KEY GRAPES Classics dominate here, notably cabernet sauvignon.

PARALLEL POURS The finest wines in India are produced in Karnataka, an unusual region close to the equator. The latitude is a rarity—in part because vines thrive too easily, and fruit twice-yearly. To avoid such flavor-reducing abundance, they’re heavily pruned so the single, three-month harvest starts each January.

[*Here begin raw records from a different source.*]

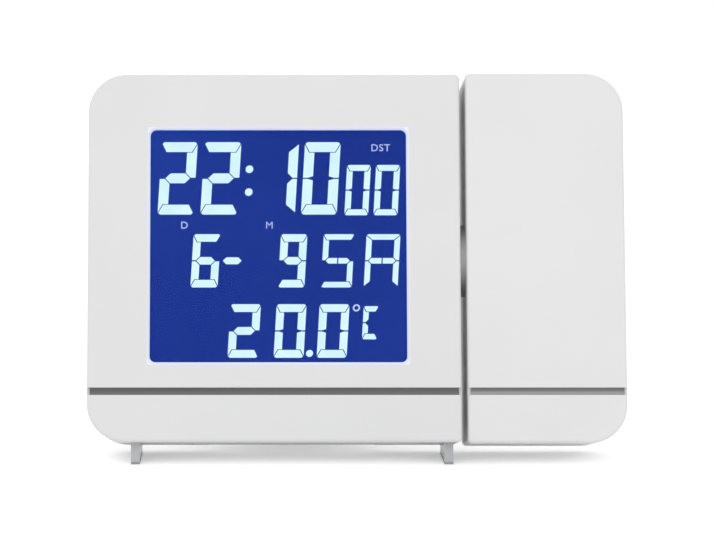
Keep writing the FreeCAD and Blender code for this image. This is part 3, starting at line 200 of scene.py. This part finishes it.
def moulded(name, colour, shade, rough, worn=0.25, coat=0.0):
    """Moulded plastic: faint clouding, spark-eroded grain, slightly polished edges."""
    material, tree, shader = grow_tree(name)
    where = upright_coordinates(tree)
    cloud = noise(tree, where, 22.0, 3.0, 0.6)
    wash = blend_colours(tree, ramp(tree, cloud, 0.3, 0.7, 0.0, 1.0), colour, shade)
    polished = tuple(min(1.0, channel * 1.06 + 0.01) for channel in colour)
    wear = calculate(tree, "MULTIPLY", edge_wear(tree), worn)
    tree.links.new(blend_colours(tree, wear, wash, polished), shader.inputs["Base Color"])
    smudge = noise(tree, where, 60.0, 3.0, 0.55)
    roughness = ramp(tree, smudge, 0.3, 0.7, rough - 0.04, rough + 0.05)
    tree.links.new(roughness, shader.inputs["Roughness"])
    bump(tree, shader, noise(tree, where, GRAIN_SCALE, 2.0, 0.7), GRAIN_DEPTH)
    shader.inputs["Coat Weight"].default_value = coat
    shader.inputs["Coat Roughness"].default_value = 0.25
    shader.inputs["IOR"].default_value = PLASTIC_IOR
    return material


def metal(name, colour, shade, rough, stretch=(40.0, 1400.0, 1400.0)):
    """Metal with fine drawn lines and slight staining."""
    material, tree, shader = grow_tree(name)
    where = upright_coordinates(tree)
    squeeze = tree.nodes.new("ShaderNodeMapping")
    squeeze.inputs["Scale"].default_value = stretch
    tree.links.new(where, squeeze.inputs["Vector"])
    lines = noise(tree, squeeze.outputs["Vector"], 1.0, 3.0, 0.6)
    stain = noise(tree, where, 90.0, 3.0)
    tone = blend_colours(tree, ramp(tree, stain, 0.35, 0.65, 0.0, 1.0), colour, shade)
    tree.links.new(tone, shader.inputs["Base Color"])
    roughness = ramp(tree, lines, 0.3, 0.7, rough - 0.08, rough + 0.1)
    tree.links.new(roughness, shader.inputs["Roughness"])
    shader.inputs["Metallic"].default_value = 1.0
    bump(tree, shader, lines, 0.00002, 0.6)
    return material


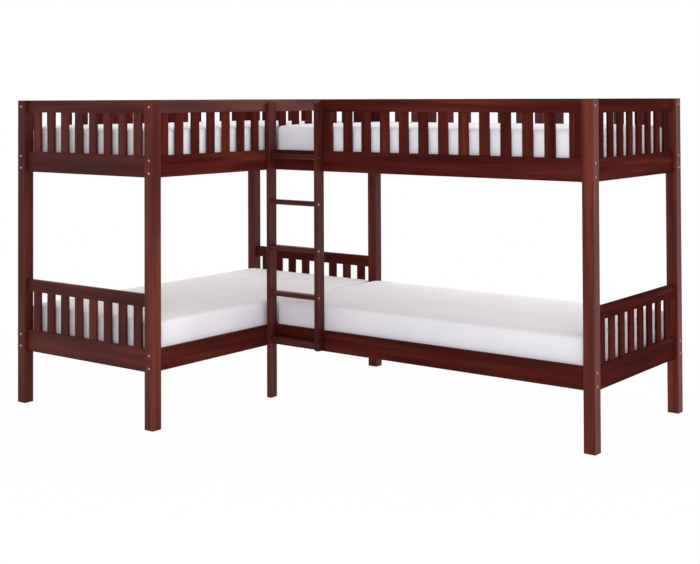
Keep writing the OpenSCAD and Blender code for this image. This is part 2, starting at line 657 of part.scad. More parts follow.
module arm_screws() for (y_side = [0, 1], z = [lower_rail_z, upper_rail_z]) {
    base_screw_places(y_side, z) wood_screw(screw_length);
    cleat_screw_places(y_side, z) wood_screw(screw_length);
}
module sunk_screw() translate([0, 0, screw_sink]) wood_screw(screw_length);

// ---- Corner brackets: an angle plate in the corner of a rail and what it meets ----
// The bracket's own frame: x along the rail, y away from the rail's inner face, z up from its underside
module front_bracket_place(z) translate([front_rail_start, rail_inner, z]) children();
module back_bracket_place(z)
    translate([rail_start, bunk_width - rail_inner, z]) mirror([0, 1, 0]) children();
module bracket_short_spots() for (s = bracket_short_screws)
    translate([bracket_thick, bracket_short_screw, s * bracket_height]) to_minus_x() children();
module bracket_long_spots() for (s = bracket_long_screws)
    translate([s * bracket_long, bracket_thick, bracket_height / 2]) to_minus_y() children();
module bracket_short_ways() bracket_short_spots() hole(screw_d, bracket_screw_length, hole_play);
module bracket_long_ways() bracket_long_spots() hole(screw_d, bracket_screw_length, hole_play);
module bracket() difference() {
    union() {
        cube([bracket_long, bracket_thick, bracket_height]);
        cube([bracket_thick, bracket_short, bracket_height]);
    }
    bracket_short_ways();
    bracket_long_ways();
}
module bracket_screw_pair() {
    bracket_short_spots() bracket_screw();
    bracket_long_spots() bracket_screw();
}
// A pan-headed screw: its head stands on the plate
module bracket_screw() {
    cylinder(d = screw_d, h = bracket_screw_length - screw_head_h / 2, $fn = hole_fn);
    translate([0, 0, -screw_head_h / 2])
        cylinder(d = screw_head_d * 0.8, h = screw_head_h / 2, $fn = hole_fn);
}
module each_bracket() right_arm() for (z = bracket_levels) {
    front_bracket_place(z) children();
    back_bracket_place(z) children();
}
module corner_brackets() zinc() each_bracket() bracket();
module bracket_screws() zinc() each_bracket() bracket_screw_pair();

// ---- Mattresses ----
// An outline with round corners: half sizes hx and hy, four corner radii r, q points to a corner
outline_q = 6;
function corner_points(cx, cy, r, from) =
    [for (i = [0 : outline_q - 1])
        let (a = from + 90 * i / (outline_q - 1)) [cx + r * cos(a), cy + r * sin(a)]];
function side_points(p, q, n) = [for (i = [1 : n]) p + (q - p) * i / (n + 1)];
function outline(hx, hy, r) =
    let (
        c = [
            corner_points(hx - r[0], hy - r[0], r[0], 0), corner_points(r[1] - hx, hy - r[1], r[1], 90),
            corner_points(r[2] - hx, r[2] - hy, r[2], 180), corner_points(hx - r[3], r[3] - hy, r[3], 270)
        ],
        n = [6, 4, 6, 4]
    )
    [for (k = [0 : 3]) for (p = concat(c[k], side_points(c[k][outline_q - 1], c[(k + 1) % 4][0], n[k]))) p];
// The section from the underside's edge to the middle of the top, as [inset, height]
arc_steps = 4;
crown_steps = 7;
crown_stop = 30;
least_corner = 12;
function arc(cx, cz, r, from) =
    [for (i = [0 : arc_steps]) let (a = from + 90 * i / arc_steps) [cx - r * cos(a), cz + r * sin(a)]];
mattress_section = concat(
    arc(mattress_round, mattress_round, mattress_round, -90),
    [[mattress_draw, mattress_edge / 2]],
    arc(mattress_round, mattress_edge - mattress_round, mattress_round, 0),
    [for (i = [1 : crown_steps]) let (s = i / crown_steps) [
        mattress_round + s * (mattress_width / 2 - mattress_round - crown_stop),
        mattress_edge + mattress_crown * sin(90 * s)
    ]]
);
// back_left: the radius of the corner that lies at the arm's near end and far side
module mattress(back_left) {
    corners = [mattress_corner, back_left, mattress_corner, mattress_corner];
    rings = [for (s = mattress_section)
        let (o = outline(
            mattress_length / 2 - s[0], mattress_width / 2 - s[0],
            [for (r = corners) max(r - s[0], least_corner)]
        ))
        [for (p = o) [p[0], p[1], s[1]]]];
    n = len(rings[0]);
    last = len(rings) - 1;
    points = concat([for (r = rings) each r], [[0, 0, 0]], [[0, 0, mattress_edge + mattress_crown]]);
    under = n * len(rings);
    faces = concat(
        [for (k = [0 : last - 1], i = [0 : n - 1]) let (j = (i + 1) % n)
            each [[k * n + i, (k + 1) * n + i, (k + 1) * n + j], [k * n + i, (k + 1) * n + j, k * n + j]]],
        [for (i = [0 : n - 1]) [under, i, (i + 1) % n]],
        [for (i = [0 : n - 1]) [under + 1, last * n + (i + 1) % n, last * n + i]]
    );
    translate([mattress_length / 2, mattress_width / 2, 0]) polyhedron(points, faces);
}
module mattress_at(start, z, back_left) ticking()
    translate([start, rail_inner + mattress_side_gap, z + base_top + soft_play]) mattress(back_left);
module left_mattress(z) left_arm() mattress_at(left_mattress_start, z, mattress_corner);
module right_mattress(z) right_arm() mattress_at(right_mattress_start, z, pressed_corner);
module left_lower_mattress() left_mattress(lower_rail_z);
module left_upper_mattress() left_mattress(upper_rail_z);
module right_lower_mattress() right_mattress(lower_rail_z);
module right_upper_mattress() right_mattress(upper_rail_z);

left_front_outer_post();
left_front_inner_post();
left_back_outer_post();
corner_post();
right_front_post();
right_back_post();
left_outer_lower_rail();
left_inner_lower_rail();
left_outer_upper_rail();
left_inner_upper_rail();
right_front_lower_rail();
right_back_lower_rail();
right_front_upper_rail();
right_back_upper_rail();
left_arm_cleats();
right_arm_cleats();
left_front_lower_top_rail();
left_front_lower_board();
left_front_lower_slats();
left_front_upper_top_rail();
left_front_upper_board();
left_front_upper_slats();
left_back_lower_top_rail();
left_back_lower_board();
left_back_lower_slats();
left_back_upper_top_rail();
left_back_upper_board();
left_back_upper_slats();
right_end_lower_top_rail();
right_end_lower_board();
right_end_lower_slats();
right_end_upper_top_rail();
right_end_upper_board();
right_end_upper_slats();
left_outer_guard_rail();
left_outer_guard_slats();
left_inner_guard_rail();
left_inner_guard_slats();
right_front_guard_rail();
right_front_guard_slats();
right_back_guard_rail();
right_back_guard_slats();
ladder_leg();
ladder_side();
ladder_rungs();
left_lower_base_slats();
left_upper_base_slats();
right_lower_base_slats();
right_upper_base_slats();
left_lower_mattress();
left_upper_mattress();
right_lower_mattress();
right_upper_mattress();
rail_bolts();
rung_bolts();
barrel_nuts();
dowels();
wood_screws();
bracket_screws();
corner_brackets();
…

BRANDS TO BUY Look for Fratelli Wines (fratelliwines.in), founded by the late Indian industrialist Kapil Sekhri in partnership with a Tuscan winemaker; it has lands in Karnataka as well as Pune and Maharashtra. The cab sauv from Krsma Estates (krsmaestates.com) is arguably the finest in the country, and limited to 5,000 cases per year.

JAPAN


Buddhist monks first brought vines from Georgia to Japan 1,300 years ago. They didn’t thrive, though, until the Meiji period, when Japan imported European viticultural know-how. The industry here is centered on Yamanashi prefecture, 90 minutes west of Tokyo by train. The grapes are grown in tiny plots of steep hillsides, trained onto tall pergolas so that growers can walk beneath them—shading them from the damp summers that leave the ground muddy.


KEY GRAPES More than half the production is koshu, a fat, fragrant grape that produces a very light, drinkable white. The locally developed muscat bailey is the basis of a delicious, equally light-bodied red.


PARALLEL POURS Compare the growing conditions and grapes to the mountainous, chasselas-heavy production in Switzerland, where much of the output is also consumed domestically.


BRANDS TO BUY The oldest winery in Japan is Marufuji (rubaiyat.jp), first opened by the Omura family in 1890, though the Maruki Winery (marukiwine.co.jp) has a rival claim. Both offer superb koshu-powered whites. Château Mercian (chateaumercian.com) is a modern vineyard known for its reds.